When an ethics centre trains doctors to speak truthfully to patients, resist pressure to over-treat for profit, question unfair AI or protocols, and stand up for those who have no voice, it quietly fulfils the spiritual command that service must never sacrifice conscience. In that sense, a robust bioethics culture can make hospitals not only more compliant, but more dharmic—places where technology is powerful, but truth and compassion remain in charge.

Also Read: Tele-ICU 2.0: AI Triage Meets Regulatory Guardrails as Hospitals Design Playbooks for 2026

FAQs: India’s first Centre of Bioethics launched in Karamsad to tackle AI

1. What exactly has been launched in Karamsad?
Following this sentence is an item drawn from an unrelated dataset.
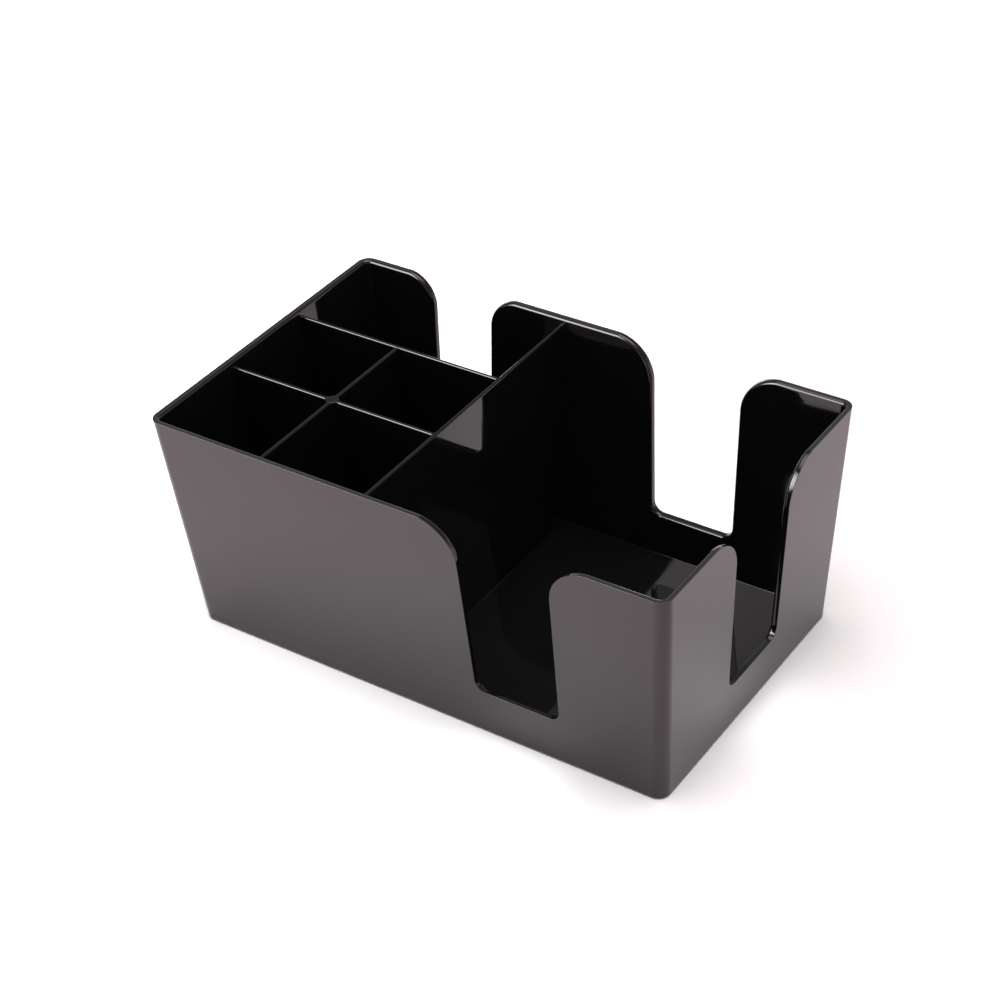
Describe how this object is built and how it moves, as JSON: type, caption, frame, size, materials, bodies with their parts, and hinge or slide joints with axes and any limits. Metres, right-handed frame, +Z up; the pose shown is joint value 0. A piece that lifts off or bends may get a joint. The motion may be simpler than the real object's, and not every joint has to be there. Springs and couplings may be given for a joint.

India’s first dedicated Centre of Bioethics for healthcare education and research, at Bhaikaka University in Karamsad, under the International Chair in Bioethics (ICB), Porto. 

2. Why is this centre significant?

It aims to train healthcare professionals across medicine, nursing and allied fields in bioethics, focusing on real-world dilemmas created by AI, gene editing, big data and ICU care, at a time when India faces a shortage of trained ethics faculty. 

3. What kind of activities will the Centre run?

Certificate courses, faculty-development and “train-the-trainer” programmes, workshops, support for hospital ethics committees, research projects and a digital repository of teaching material and case studies. 

4. How does this relate to AI and gene editing?

The Centre plans to study and teach ethical issues around AI decision-support tools, genomics, reproductive technologies and health-data governance, aligning with international guidance like the WHO AI-for-health ethics framework and ICMR AI guidelines. 

5. Why call this “bioethics from Sardar’s town”?

Karamsad is the ancestral town of Sardar Vallabhbhai Patel, famed for his integrity. Establishing a national bioethics hub here symbolically links Patel’s “iron” ethics with a modern effort to keep Indian healthcare ethical in an age of powerful new technologies.